Represents a space for encoding categorical similarity. A CategoricalSimilaritySpace is designed to measure the similarity between items that are grouped into a finite number of textual categories. The categories are represented in an n-hot encoded vector, with the option to apply a negative filter for unmatched categories, enhancing the distinction between matching and non-matching category items.

Constructor

CategoricalSimilaritySpace(category_input, categories, negative_filter=0.0, uncategorized_as_category=True)

Parameters

category_input
String | StringList | list[String | StringList]
required
The schema field containing input categories to be considered in the similarity space. Input contains one or more categories in a list if StringList is provided. If String is provided, then the input must be a single value.
categories
list[str]
required
A list of all the recognized categories. Categories not included in this list will be treated as ‘other’, unless uncategorized_as_category is False.
negative_filter
float
default:"0.0"
A value used to represent unmatched categories in the encoding process. This allows for a penalizing non-matching categories - in contrast to them contributing 0 to similarity, it is possible to influence the similarity score negatively. Defaults to 0.0.
uncategorized_as_category
bool
default:"True"
Determines whether categories not listed in categories should be treated as a distinct ‘other’ category.
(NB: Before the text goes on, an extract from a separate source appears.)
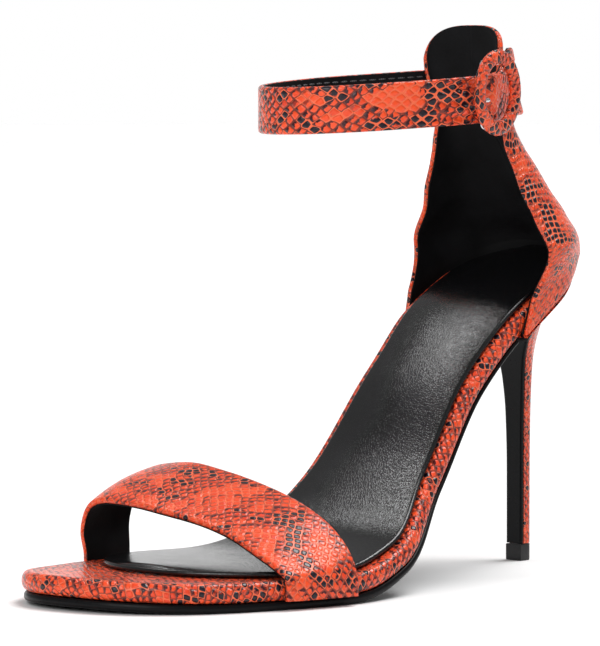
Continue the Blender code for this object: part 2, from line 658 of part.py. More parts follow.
def insole_outline():
    """Insole drawn flat: the footbed's edges moved inward, closed by a round front."""
    end = 1 - INSOLE_TOE_MARGIN / FOOT_LENGTH
    turn = np.linspace(math.radians(END_TURN), math.pi - math.radians(END_TURN), STATIONS)
    share = INSOLE_BACK + (end - INSOLE_BACK) * (1 - np.cos(turn)) / 2
    lateral, medial = half_widths(share)
    back = np.clip((INSOLE_ROUND_BACK - share) / (INSOLE_ROUND_BACK - INSOLE_BACK), 0.0, 1.0)
    front = np.clip((share - INSOLE_ROUND_START) / (end - INSOLE_ROUND_START), 0.0, 1.0)
    closing = (1 - front ** FRONT_POWER) ** (1 / FRONT_POWER) * (1 - back ** BACK_POWER) ** (1 / BACK_POWER)
    middle = (lateral - medial) / 2
    inset = INSOLE_INSET + INSOLE_FORE_INSET * smooth_step((share - INSET_START) / INSET_RUN)
    half = ((lateral + medial) / 2 - inset) * closing
    length = np.interp(share, PROFILE_SHARES, PROFILE_LENGTH)
    return np.stack([middle + half, length], -1), np.stack([middle - half, length], -1)


def insole_plate(lining):
    """Padded insole, a gap above the wrapped board."""
    outer, inner = insole_outline()
    thickness = np.full(STATIONS, INSOLE_THICKNESS)
    plate("insole", outer, inner, -GAP - INSOLE_THICKNESS, thickness, INSOLE_THICKNESS / 2, lining)


def heel_pieces(snake, black_sole, rubber):
    """Slim heel, the cover on its front and its small top piece."""
    base = TIP_HEIGHT + GAP
    rings = heel_rings(HEEL_LEVELS, base)
    inner = []
    for shrink in (2 / 3, 1 / 3):
        middle = rings[-1].mean(axis=0)
        ring = middle + (rings[-1] - middle) * shrink
        ring[:, 2] = under_last(ring[:, 1], BOARD_THICKNESS + GAP)
        inner.append(ring)
    loft("heel", rings + inner, snake)
    tip = heel_outlines(0.0, 0.0)[0]
    top_piece = [np.column_stack([tip * size, np.full(len(tip), z)])
                 for size, z in ((TIP_TAPER, 0.0), (1.0, TIP_BEVEL), (1.0, TIP_HEIGHT))]
    loft("heel_tip", top_piece, rubber)
    right = np.array([ring[BACK_POINTS - 1] for ring in rings])
    left = np.array([ring[0] for ring in rings])
    front = (right + left) / 2
    width = (right[:, 0] - left[:, 0]) / 2
    middle = front[:, 0]
    along = np.gradient(front, axis=0)[:, 1:]
    along /= np.linalg.norm(along, axis=1, keepdims=True)
    normal = np.stack([-along[:, 1], along[:, 0]], -1)
    faces = []
    for distance in (GAP, GAP + BREAST_THICKNESS):
        grid = []
        for share in np.linspace(-1, 1, 5):
            x = middle + share * (width - GAP)
            y = front[:, 1] + normal[:, 0] * distance
            z = front[:, 2] + normal[:, 1] * distance
            grid.append(np.stack([x, y, z], -1))
        faces.append(np.array(grid).transpose(1, 0, 2))
    wall("heel_breast", faces[1], faces[0], black_sole)


def buckle_frame():
    """Middle of the buckle and its three directions: forward along the strap, up and outward."""
    angle = np.array(360.0 + BUCKLE_ANGLE)
    middle = loop_point(angle, np.array(0.5), np.array(0.0))
    up = loop_point(angle, np.array(1.0), np.array(0.0)) - loop_point(angle, np.array(0.0), np.array(0.0))
    out = loop_point(angle, np.array(0.5), np.array(1.0)) - middle
    ahead = np.cross(out, up)
    ahead /= np.linalg.norm(ahead)
    up /= np.linalg.norm(up)
    return middle, ahead, up, np.cross(up, ahead)


def tube(name, path, radius, mat):
    """Round rod along a path in millimetres, as a mesh with welded caps."""
    curve = bpy.data.curves.new(name + "_path", "CURVE")
    curve.dimensions = "3D"
    curve.bevel_depth = radius * MM
    curve.bevel_resolution = 2
    curve.use_fill_caps = True
    spline = curve.splines.new("POLY")
    spline.points.add(len(path) - 1)
    for point, place in zip(spline.points, path):
        point.co = (*[c * MM for c in place], 1.0)
    rod = bpy.data.objects.new(name + "_path", curve)
    bpy.context.scene.collection.objects.link(rod)
    bpy.context.view_layer.update()
    mesh = bpy.data.meshes.new_from_object(rod.evaluated_get(bpy.context.evaluated_depsgraph_get()))
    mesh.name = name
    shape = bmesh.new()
    shape.from_mesh(mesh)
    bmesh.ops.remove_doubles(shape, verts=shape.verts[:], dist=1e-6)
    bmesh.ops.recalc_face_normals(shape, faces=shape.faces[:])
    shape.to_mesh(mesh)
    shape.free()
    bpy.data.objects.remove(rod)
    mesh.materials.clear()
    mesh.materials.append(mat)
    item = bpy.data.objects.new(name, mesh)
    bpy.data.collections[COLLECTION].objects.link(item)
    return item


def buckle(snake, metal):
    """Covered oval ring with its bar behind the strap, and the prong that comes through the strap."""
    middle, ahead, up, out = buckle_frame()
    face = strap_lift(360.0 + BUCKLE_ANGLE)
    ring_back = face + RING_CLEARANCE
    centre = middle + out * (ring_back + RING_THICKNESS / 2) + up * RING_RAISE
    turns = np.arange(RING_STEPS) * 2 * math.pi / RING_STEPS
    section = np.arange(RING_SIDES) * 2 * math.pi / RING_SIDES
    rings = []
    for turn in turns:
        wide = (RING_WIDTH - RING_BAND) / 2
        tall = (RING_HEIGHT - RING_BAND) / 2
        way = ahead * math.cos(turn) * wide + up * math.sin(turn) * tall
        radial = ahead * math.cos(turn) + up * math.sin(turn)
        loop = [centre + way + radial * (RING_BAND / 2) * math.cos(s)
                + out * (RING_THICKNESS / 2) * math.sin(s) for s in section]
        rings.append(np.array(loop))
    count = len(section)
    points = np.concatenate(rings)
    faces = []
    for k in range(len(rings)):
        for i in range(count):
            a = k * count + i
            b = k * count + (i + 1) % count
            c = ((k + 1) % len(rings)) * count + (i + 1) % count
            d = ((k + 1) % len(rings)) * count + i
            faces.append((a, b, c, d))
    ring = mesh_object("buckle_ring", points, faces, snake)
    bar_out = face - WALL - GAP - BAR_RADIUS
    high = (RING_HEIGHT - RING_BAND) / 2 + RING_RAISE - BAR_INSET
    low = (RING_BAND - RING_HEIGHT) / 2 + RING_RAISE + GAP
    anchor = ring_back + BAR_RADIUS + GAP
    bar_path = [middle + up * place + out * level
                for place, level in ((high, anchor), (high, bar_out), (low, bar_out), (low, anchor))]
    bar = tube("buckle_bar", bar_path, BAR_RADIUS, metal)
    join = ring.modifiers.new("bar", "BOOLEAN")
    join.operation = "UNION"
    join.object = bar
    bar.hide_render = True
    bar.display_type = "WIRE"
    hole = middle + ahead * PRONG_STEP
    start_at = middle + ahead * (BAR_RADIUS + GAP) + out * bar_out
    turn_at = hole + out * bar_out
    end_at = hole + out * (face + PRONG_RADIUS * 2)
    tube("buckle_prong", [start_at, turn_at, end_at], PRONG_RADIUS, metal)
    return hole + out * (face - 1.5 * WALL), hole + out * (face + 0.5 * WALL)


def straps(snake):
    """Toe strap, counter, ankle strap and the short strap that holds the buckle."""
    wall("toe_strap", toe_strap_surface(0.0), toe_strap_surface(WALL), snake)
    wall("heel_counter", counter_surface(0.0), counter_surface(WALL), snake)
    seam = 2 * math.degrees(GAP / ANKLE_WIDTH)
    strap = strap_wall("ankle_strap", 90 + seam, 360 + TAIL_ANGLE, 73, strap_lift, snake)
    bar_gap = math.degrees((BAR_RADIUS + GAP) / ANKLE_FORE) + BAR_CLEARANCE
    strap_wall("buckle_strap", BUCKLE_ANGLE + bar_gap, 90 - seam, 19, lambda angle: 0.0 * angle, snake)
    return strap


def cut_hole(strap, start_at, end_at):
    """Hole in the strap that the prong comes through."""
    cutter = tube("prong_hole", [start_at, end_at], PRONG_RADIUS + GAP, strap.data.materials[0])
    cutter.hide_render = True
    cutter.display_type = "WIRE"
    cut = strap.modifiers.new("hole", "BOOLEAN")
    cut.operation = "DIFFERENCE"
    cut.object = cutter


def centre_on_floor():
    """Moves every mesh so that the middle of the shoe's box stands on the origin."""
    shapes = [item for item in bpy.data.collections[COLLECTION].objects if not item.hide_render]
    corners = np.array([vertex.co for item in shapes for vertex in item.data.vertices])
    low = corners.min(axis=0)
    high = corners.max(axis=0)
    shift = (-(low[0] + high[0]) / 2, -(low[1] + high[1]) / 2, -low[2])
    for item in bpy.data.collections[COLLECTION].objects:
        for vertex in item.data.vertices:
            vertex.co = [vertex.co[k] + shift[k] for k in range(3)]


def main():
    """Builds the sandal."""
    start()
    snake = material("Embossed leather", "E8552F", 0.38)
    lining = material("Black insole leather", "141315", 0.3)
    black_sole = material("Black outsole", "1B1A1C", 0.4)
    rubber = material("Black rubber", "232224", 0.6)
    metal = material("Silver metal", "C9C9CC", 0.25, 1.0)
    footbed(snake, black_sole, lining)
    heel_pieces(snake, black_sole, rubber)
    strap = straps(snake)
    hole_start, hole_end = buckle(snake, metal)
    cut_hole(strap, hole_start, hole_end)
    centre_on_floor()


main()
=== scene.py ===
"""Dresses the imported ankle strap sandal: embossed snake print leather, black linings and a studio.

Shapes are worked out in millimetres in the last's own frame, where the heel tip stands at X zero
and Y zero, and become metres in the shared frame when a mesh is made.
"""
import math
from collections import namedtuple

import bpy
import numpy as np
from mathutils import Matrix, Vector


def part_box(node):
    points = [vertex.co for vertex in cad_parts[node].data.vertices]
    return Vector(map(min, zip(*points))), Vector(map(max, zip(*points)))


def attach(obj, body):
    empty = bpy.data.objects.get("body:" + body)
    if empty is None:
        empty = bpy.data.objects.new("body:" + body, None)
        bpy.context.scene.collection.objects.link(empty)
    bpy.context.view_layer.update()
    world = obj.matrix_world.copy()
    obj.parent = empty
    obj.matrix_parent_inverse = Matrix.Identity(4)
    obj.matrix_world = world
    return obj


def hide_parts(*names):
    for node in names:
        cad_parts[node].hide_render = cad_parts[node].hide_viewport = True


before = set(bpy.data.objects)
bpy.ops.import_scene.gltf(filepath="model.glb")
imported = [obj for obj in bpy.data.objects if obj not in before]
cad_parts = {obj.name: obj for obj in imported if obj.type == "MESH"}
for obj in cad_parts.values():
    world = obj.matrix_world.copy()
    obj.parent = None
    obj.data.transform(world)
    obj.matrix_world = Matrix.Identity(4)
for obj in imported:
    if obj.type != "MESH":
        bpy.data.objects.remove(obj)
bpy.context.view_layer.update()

bl_info = {
    "name": "Ankle strap sandal",
    "version": (1, 0, 0),
    "blender": (4, 5, 0),
    "location": "3D View > Sidebar > Sandal",
    "description": "Builds the skins, linings, buckle and stage of a high heeled ankle strap sandal",
    "category": "Object",
}

MM = 0.001
TIP_LOW, TIP_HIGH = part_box("heel_tip")
SHIFT = np.array([(TIP_LOW[0] + TIP_HIGH[0]) / 2, (TIP_LOW[1] + TIP_HIGH[1]) / 2, 0.0]) / MM

# Footbed, measured on the last
FOOT_LENGTH = 209.0
BALL_WIDTH = 83.0
HEEL_RISE = 90.3
TOE_SPRING = 1.5
SPRING_START = 0.83
BALL_END = 0.72
BOARD_THICKNESS = 6.0
BOARD_ROUNDING = 2.0
SOLE_THICKNESS = 2.7
SOLE_INSET = 0.9
SOLE_ROUNDING = 0.8
SOLE_THINNING = 0.5
SOLE_THIN_END = 0.36
SOLE_THIN_RUN = 0.24
INSOLE_THICKNESS = 1.8
INSOLE_INSET = 2.4
INSOLE_FORE_INSET = 2.4
INSOLE_TOE_MARGIN = 30.0
INSOLE_BACK = 0.018
INSOLE_ROUND_BACK = 0.10
INSOLE_ROUND_START = 0.70
INSET_START = 0.46
INSET_RUN = 0.14
FRONT_POWER = 2.2
BACK_POWER = 2.6
GAP = 0.3

# Uppers
WALL = 2.0
COUNTER_HEIGHT = 71.6
HEEL_WIDTH = 60.4
COUNTER_LEAN = 36.0
TAB_ROUNDING = 10.5
TAB_INNER_POWER = 2.8
TAB_OUTER_POWER = 3.0
COUNTER_FOOT = 5.6
COUNTER_TUCK = 1.0
COUNTER_OVER = 1.5
COUNTER_BLEND = 14.0
COUNTER_SPREAD = 1.3
TOE_STRAP_FRONT = 163.0
TOE_STRAP_BACK = 137.0
TOE_STRAP_FRONT_HEIGHT = 25.5
TOE_STRAP_BACK_HEIGHT = 35.8
TOE_STRAP_BULGE = 1.2
TOE_STRAP_NARROW = 0.32
TOE_STRAP_NARROW_REACH = 0.5
STRAP_WIDTH = 14.8
STRAP_HEIGHT = 148.4
ANKLE_FORE = 46.6
ANKLE_AFT = 46.8
ANKLE_WIDTH = 70.0
ANKLE_FRONT = 118.9
STRAP_LEAN = 5.6
LEAN_FULL = 38.0
TILT_SIDE = 0.045
TILT_BACK = 0.03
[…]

Defaults to True.
Raises: InvalidInputException - If a schema object does not have a corresponding node in the similarity space, indicating a configuration or implementation error.

Behavior

Negative_filter allows for filtering out unmatched categories, by setting it to a large negative value, effectively resulting in large negative similarity between non-matching category items. A category input not present in categories will be encoded as other category. These categories will be similar to each other by default. Set uncategorized_as_category parameter to False in order to suppress this behavior - this way other categories are not similar to each other in any case - not even to the same other category. To make that specific category value similar to only the same category items, consider adding it to categories.

Inheritance

Inheritance Chain:
  • CategoricalSimilaritySpace
  • Space
  • HasTransformationConfig
  • HasLength
  • Generic
  • HasSpaceFieldSet
  • ABC

Properties

category
SpaceFieldSet
The space field set containing the category fields.
space_field_set
SpaceFieldSet
The space field set for this categorical similarity space.
transformation_config
TransformationConfig[Vector, list[str]]
Configuration for transforming category lists into vectors.
uncategorized_as_category
bool
Whether uncategorized items should be treated as a distinct category.